The colorectal cancer statistics for 2016 are out. You are probably not itching to get into bed with a hot cup of tea and read it. However, you probably should. It is one of the most interesting things I have read all month, and one of the most infuriating.
Colorectal cancer occurs in the cells that line the bowel, which begin to multiply uncontrollably to form first a non-cancerous polyp and eventually a malignant tumor. While there are several known genetic factors that mean some people are more predisposed to colorectal cancer, environmental factors play a huge role in the epidemiology of the disease. In fact, lifestyle choices such as healthy eating, exercise and low nicotine intake have all been linked to a better chance of avoiding colorectal cancer. Older people are at a higher risk of contracting the disease: people over 65 are 40 times more likely to be diagnosed with colorectal cancer than those under 50. However, public health efforts have made an incredible difference in the elderly population over the past decade. In the period of time between 2010 and 2013, 30% less people over 50 have contracted colorectal cancer and those who do are almost twice as likely to survive it. Thanks to a series of exceptional campaigns, attitudes have changed and older people are eating healthier, exercising more and smoking less. They are also taking more aspirin, reducing the inflammation that is often a key factor in the progression of the disease. Crucially, colorectal cancer screening has become routine for the over-50s. Screening has improved early detection, which can often catch the tumor while it is still in its non-malignant polyp stage and can be safely removed with surgery. In short, looking at the trends for colorectal cancer over the past few decades is a celebration of successful public health action and a demonstration of everything that science can accomplish when it informs effective policy-making.
However, the tone of things changes somewhat when the stats begin separating colorectal cancer data by state. People from poorer areas are much more likely to be diagnosed with and die from colorectal cancer than people who live in wealthier areas. Since the quality of healthcare that is accessible to people in the US is generally speaking proportional to their income, we will focus solely on the incidence rates – that is, on how income affects the chances of getting colorectal cancer rather than being cured. The connection between lifestyle choices and colorectal cancer is a clear and well-established one. However, lifestyle is often not a choice. Poorer people often cannot afford to eat a healthy diet and exercise and are statistically more likely to smoke, all of which expose them to major risk factors for colorectal cancer. In fact, people who live in richer states have a lower chance of being diagnosed with colorectal cancer than people who live in poorer states. Mississippi is the poorest state in the union (with a 22% poverty rate) and has some of the highest rates of colorectal cancer incidence in America (54.2 for white males and 74.2 for black males). On the other hand, people in Maryland (where the poverty rate is under 10%) have a much lower chance of contracting colorectal cancer (the incidence rate is 41.5 for whites and 49.9 for blacks).

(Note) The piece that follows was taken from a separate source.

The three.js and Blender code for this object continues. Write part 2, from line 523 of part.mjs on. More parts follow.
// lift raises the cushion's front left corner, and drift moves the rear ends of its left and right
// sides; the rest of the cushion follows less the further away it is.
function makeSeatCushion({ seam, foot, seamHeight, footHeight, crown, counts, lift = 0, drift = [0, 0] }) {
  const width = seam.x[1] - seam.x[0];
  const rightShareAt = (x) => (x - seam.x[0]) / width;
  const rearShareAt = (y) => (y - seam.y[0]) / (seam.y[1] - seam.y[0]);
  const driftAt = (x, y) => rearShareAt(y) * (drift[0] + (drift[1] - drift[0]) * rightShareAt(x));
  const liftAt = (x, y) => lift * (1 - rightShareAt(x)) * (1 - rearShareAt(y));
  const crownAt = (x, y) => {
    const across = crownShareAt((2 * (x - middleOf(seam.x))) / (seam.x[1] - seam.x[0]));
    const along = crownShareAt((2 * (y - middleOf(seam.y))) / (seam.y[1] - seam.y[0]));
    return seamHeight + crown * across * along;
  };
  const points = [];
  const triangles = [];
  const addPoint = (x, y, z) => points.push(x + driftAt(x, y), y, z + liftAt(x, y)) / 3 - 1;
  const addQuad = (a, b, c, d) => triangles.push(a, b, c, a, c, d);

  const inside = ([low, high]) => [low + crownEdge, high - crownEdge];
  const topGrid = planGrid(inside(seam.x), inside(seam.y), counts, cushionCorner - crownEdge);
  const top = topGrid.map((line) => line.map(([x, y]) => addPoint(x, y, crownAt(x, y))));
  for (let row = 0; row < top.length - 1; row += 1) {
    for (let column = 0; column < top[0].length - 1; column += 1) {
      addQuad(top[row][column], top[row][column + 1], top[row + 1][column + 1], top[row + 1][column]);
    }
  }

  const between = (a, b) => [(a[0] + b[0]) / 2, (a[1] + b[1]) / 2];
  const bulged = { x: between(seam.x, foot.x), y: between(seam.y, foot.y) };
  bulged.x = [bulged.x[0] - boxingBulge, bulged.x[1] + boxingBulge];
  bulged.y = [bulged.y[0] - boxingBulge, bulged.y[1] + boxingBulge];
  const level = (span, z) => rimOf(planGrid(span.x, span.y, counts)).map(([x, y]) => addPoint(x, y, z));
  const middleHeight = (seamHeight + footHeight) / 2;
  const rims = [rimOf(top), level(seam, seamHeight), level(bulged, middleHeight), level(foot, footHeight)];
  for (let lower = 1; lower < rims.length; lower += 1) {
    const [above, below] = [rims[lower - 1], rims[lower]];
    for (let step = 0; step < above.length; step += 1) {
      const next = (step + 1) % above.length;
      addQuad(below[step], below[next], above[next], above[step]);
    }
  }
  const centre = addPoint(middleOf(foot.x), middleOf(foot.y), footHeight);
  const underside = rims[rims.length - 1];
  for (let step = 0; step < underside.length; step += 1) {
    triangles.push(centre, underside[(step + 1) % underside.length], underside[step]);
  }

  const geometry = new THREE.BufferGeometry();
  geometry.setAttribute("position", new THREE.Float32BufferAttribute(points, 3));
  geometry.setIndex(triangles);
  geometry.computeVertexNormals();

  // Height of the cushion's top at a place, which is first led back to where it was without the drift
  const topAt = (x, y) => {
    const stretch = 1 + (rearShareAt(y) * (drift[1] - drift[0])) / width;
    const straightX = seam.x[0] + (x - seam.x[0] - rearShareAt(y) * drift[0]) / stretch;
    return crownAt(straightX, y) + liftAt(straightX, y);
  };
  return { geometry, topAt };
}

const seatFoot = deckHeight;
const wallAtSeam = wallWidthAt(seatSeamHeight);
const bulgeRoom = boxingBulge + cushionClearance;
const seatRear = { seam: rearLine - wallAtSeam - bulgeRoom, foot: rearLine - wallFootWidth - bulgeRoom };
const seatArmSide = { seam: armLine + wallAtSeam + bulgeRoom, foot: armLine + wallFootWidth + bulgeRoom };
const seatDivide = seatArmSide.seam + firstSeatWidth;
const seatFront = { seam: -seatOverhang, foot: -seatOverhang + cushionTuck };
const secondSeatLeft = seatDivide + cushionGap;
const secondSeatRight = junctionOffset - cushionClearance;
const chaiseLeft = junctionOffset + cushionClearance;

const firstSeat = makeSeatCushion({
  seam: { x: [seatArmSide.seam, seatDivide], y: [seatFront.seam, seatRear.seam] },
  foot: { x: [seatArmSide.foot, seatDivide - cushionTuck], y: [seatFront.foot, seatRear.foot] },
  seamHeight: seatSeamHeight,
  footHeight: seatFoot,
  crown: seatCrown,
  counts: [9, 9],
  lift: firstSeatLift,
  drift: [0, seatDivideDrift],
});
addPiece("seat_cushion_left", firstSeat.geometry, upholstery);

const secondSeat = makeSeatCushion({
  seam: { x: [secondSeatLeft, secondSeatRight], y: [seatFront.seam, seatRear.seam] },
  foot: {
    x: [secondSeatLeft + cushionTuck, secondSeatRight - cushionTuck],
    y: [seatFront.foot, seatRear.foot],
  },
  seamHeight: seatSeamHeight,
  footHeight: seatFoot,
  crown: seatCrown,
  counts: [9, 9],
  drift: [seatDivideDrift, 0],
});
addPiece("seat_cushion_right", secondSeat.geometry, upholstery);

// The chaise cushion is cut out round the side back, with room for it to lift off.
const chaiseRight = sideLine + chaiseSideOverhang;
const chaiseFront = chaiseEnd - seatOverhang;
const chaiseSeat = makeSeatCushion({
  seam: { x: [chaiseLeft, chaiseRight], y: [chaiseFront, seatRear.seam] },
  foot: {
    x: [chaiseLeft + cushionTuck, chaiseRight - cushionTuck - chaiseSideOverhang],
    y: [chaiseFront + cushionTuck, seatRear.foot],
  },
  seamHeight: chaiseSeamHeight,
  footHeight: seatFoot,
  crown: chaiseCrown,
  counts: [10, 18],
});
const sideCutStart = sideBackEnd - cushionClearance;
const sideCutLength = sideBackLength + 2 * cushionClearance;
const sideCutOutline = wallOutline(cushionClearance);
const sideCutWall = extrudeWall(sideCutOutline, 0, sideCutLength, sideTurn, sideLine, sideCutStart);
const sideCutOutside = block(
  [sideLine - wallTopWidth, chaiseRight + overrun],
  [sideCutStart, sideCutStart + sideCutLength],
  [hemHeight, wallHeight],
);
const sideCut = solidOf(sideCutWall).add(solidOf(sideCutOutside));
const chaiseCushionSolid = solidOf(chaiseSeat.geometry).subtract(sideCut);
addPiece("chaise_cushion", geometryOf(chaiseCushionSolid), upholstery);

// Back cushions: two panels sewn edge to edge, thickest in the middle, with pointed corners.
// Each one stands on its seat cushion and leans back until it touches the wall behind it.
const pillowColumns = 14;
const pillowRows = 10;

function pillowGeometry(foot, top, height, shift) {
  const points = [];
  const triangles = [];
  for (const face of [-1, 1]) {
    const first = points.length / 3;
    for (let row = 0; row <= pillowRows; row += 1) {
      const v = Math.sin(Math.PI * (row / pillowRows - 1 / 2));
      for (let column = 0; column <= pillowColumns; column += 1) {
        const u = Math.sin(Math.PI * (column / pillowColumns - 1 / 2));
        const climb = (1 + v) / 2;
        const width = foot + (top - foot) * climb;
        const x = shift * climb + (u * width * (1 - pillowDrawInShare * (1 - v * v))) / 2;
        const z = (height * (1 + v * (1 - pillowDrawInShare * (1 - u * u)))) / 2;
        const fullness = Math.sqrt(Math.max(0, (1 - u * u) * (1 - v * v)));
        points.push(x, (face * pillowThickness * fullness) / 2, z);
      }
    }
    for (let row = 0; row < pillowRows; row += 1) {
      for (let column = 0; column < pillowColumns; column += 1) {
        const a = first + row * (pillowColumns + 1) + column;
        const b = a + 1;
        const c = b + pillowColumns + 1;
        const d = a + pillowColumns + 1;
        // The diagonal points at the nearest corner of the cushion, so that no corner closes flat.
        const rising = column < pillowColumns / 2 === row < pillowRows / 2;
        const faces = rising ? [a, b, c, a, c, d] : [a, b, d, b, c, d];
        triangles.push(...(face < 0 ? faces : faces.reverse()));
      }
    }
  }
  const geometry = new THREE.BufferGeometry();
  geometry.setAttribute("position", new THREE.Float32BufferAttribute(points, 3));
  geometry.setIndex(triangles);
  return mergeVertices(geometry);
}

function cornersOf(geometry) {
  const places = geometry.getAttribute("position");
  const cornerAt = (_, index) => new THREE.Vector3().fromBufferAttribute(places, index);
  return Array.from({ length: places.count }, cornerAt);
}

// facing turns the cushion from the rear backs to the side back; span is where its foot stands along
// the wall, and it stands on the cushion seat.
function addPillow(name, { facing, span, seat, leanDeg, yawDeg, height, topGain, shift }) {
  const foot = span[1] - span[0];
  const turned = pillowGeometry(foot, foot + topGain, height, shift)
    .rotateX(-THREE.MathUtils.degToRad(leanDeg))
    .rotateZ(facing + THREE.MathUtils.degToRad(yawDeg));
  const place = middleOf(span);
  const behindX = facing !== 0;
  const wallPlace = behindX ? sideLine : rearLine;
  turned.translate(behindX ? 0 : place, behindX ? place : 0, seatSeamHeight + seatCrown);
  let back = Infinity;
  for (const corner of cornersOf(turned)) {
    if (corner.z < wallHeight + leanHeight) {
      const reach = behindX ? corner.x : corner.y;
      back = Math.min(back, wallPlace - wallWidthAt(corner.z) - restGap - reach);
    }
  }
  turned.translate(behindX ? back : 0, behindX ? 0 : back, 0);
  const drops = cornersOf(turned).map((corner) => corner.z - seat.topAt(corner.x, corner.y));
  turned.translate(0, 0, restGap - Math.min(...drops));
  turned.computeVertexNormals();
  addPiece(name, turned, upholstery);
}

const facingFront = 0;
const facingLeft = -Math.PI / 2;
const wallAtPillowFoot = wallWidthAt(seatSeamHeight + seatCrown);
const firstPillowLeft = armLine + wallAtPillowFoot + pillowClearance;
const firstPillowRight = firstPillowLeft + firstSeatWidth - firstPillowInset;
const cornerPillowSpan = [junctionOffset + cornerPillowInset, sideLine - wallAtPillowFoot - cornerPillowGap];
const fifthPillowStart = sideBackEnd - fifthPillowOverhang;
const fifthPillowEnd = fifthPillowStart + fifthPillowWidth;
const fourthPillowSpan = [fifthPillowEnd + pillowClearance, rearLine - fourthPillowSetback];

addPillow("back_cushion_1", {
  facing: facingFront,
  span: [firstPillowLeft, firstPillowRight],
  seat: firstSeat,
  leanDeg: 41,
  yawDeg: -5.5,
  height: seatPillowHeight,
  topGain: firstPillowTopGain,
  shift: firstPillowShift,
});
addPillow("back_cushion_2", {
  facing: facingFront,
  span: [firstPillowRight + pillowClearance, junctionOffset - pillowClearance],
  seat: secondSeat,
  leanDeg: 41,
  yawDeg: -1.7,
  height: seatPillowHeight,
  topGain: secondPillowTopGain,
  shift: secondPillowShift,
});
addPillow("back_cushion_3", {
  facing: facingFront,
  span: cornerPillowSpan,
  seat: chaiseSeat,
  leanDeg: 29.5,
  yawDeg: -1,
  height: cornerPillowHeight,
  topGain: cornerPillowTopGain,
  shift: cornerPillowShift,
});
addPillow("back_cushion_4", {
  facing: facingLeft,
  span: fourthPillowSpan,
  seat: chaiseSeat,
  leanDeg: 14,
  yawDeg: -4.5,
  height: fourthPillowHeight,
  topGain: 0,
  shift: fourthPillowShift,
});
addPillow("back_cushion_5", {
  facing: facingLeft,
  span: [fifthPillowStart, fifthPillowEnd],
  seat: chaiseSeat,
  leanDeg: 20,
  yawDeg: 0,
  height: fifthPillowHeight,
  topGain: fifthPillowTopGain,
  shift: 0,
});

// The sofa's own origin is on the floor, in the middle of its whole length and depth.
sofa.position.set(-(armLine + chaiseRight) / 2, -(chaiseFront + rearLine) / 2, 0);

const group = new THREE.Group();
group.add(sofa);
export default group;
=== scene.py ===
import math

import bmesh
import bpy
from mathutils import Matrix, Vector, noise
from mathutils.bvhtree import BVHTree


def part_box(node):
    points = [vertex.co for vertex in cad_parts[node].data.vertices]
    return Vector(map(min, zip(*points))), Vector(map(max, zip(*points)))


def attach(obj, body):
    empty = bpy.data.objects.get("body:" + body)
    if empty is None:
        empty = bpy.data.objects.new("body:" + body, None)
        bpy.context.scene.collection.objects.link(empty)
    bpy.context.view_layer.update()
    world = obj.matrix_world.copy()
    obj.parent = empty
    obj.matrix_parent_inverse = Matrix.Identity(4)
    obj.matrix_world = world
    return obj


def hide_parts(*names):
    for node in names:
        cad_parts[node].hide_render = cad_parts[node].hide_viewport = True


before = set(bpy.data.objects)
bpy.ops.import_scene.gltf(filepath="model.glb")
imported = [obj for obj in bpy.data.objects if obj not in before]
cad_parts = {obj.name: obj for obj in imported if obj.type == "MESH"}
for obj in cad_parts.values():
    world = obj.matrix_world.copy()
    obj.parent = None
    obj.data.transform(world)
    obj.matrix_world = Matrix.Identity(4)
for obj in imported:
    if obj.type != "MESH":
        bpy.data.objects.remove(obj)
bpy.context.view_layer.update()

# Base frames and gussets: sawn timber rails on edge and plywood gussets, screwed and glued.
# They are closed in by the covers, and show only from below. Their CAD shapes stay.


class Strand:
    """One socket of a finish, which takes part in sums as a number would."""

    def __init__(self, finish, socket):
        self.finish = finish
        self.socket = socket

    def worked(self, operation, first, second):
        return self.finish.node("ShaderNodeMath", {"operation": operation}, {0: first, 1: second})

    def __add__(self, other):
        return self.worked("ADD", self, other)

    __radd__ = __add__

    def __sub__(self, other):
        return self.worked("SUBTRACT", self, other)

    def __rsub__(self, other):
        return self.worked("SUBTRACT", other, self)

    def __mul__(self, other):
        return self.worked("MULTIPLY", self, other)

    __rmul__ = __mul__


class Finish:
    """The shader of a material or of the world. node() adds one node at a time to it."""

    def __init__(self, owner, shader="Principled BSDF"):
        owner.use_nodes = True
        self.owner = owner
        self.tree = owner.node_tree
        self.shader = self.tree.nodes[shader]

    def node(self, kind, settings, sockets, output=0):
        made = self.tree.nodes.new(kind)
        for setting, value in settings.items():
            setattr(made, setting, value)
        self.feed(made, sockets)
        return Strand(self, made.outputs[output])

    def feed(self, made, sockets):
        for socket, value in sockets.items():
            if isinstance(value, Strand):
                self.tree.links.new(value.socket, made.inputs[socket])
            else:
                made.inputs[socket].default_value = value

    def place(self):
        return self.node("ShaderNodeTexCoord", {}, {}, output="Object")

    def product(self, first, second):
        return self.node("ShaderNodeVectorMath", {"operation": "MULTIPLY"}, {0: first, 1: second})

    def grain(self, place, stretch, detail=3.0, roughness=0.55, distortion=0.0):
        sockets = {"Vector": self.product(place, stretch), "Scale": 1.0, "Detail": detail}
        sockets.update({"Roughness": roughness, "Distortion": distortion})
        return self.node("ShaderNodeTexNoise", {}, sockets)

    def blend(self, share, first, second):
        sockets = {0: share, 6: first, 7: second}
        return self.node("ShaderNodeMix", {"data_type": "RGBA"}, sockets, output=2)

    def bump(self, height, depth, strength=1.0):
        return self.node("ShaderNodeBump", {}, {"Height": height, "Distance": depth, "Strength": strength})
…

Things get even worse when we start looking at the difference in colorectal cancer incidence rate between different ethnic groups. On average, non-hispanic blacks are about 30% more likely to be diagnosed with the disease than non-hispanic whites. Shockingly, they are 60% more likely to die from it. In 2015, the US Census Bureau indicated that African-Americans are more than twice as likely to live under the poverty line. Since lifestyle plays such an important role in colorectal cancer, this is are hardly surprising. What is even more appalling is that the difference in incidence rates within each state seems to correlate with the levels of inequality in the same state. In Louisiana, white people earn on average 30% more than African-Americans, who are also 30% more likely than whites to be diagnosed with colorectal cancer. On the other hand, in Rhode Island (where income inequality between blacks and whites is one of the lowest in the country), African-Americans are actually slightly less likely to be diagnosed with colorectal cancer than caucasians. This correlation clearly indicates that the nation-wide disparity in colorectal cancer incidence rates is not due to a genetic predisposition from a specific ethic group, but is rather a consequence of income inequality aligning with racial divides.
Colorectal cancer incidence rates are becoming a by-measure of inequality both between the rich and the poor and between different ethnic groups. The amazing public health work done over the past couple of decades has highlighted how improving lifestyle choices can dramatically decrease the risk of colon cancer in the aging population. However, raising inequality in the US (and around the world) means that lifestyle is not always down to choices. The next big challenge for the scientific community will be to give access to better lifestyle options to those who currently do not have access to them. Community initiatives have been shown to be effective in different settings, and made popular by the efforts of the former First Lady, Michelle Obama. Continuing this work is of vital importance, no matter who is in the White House.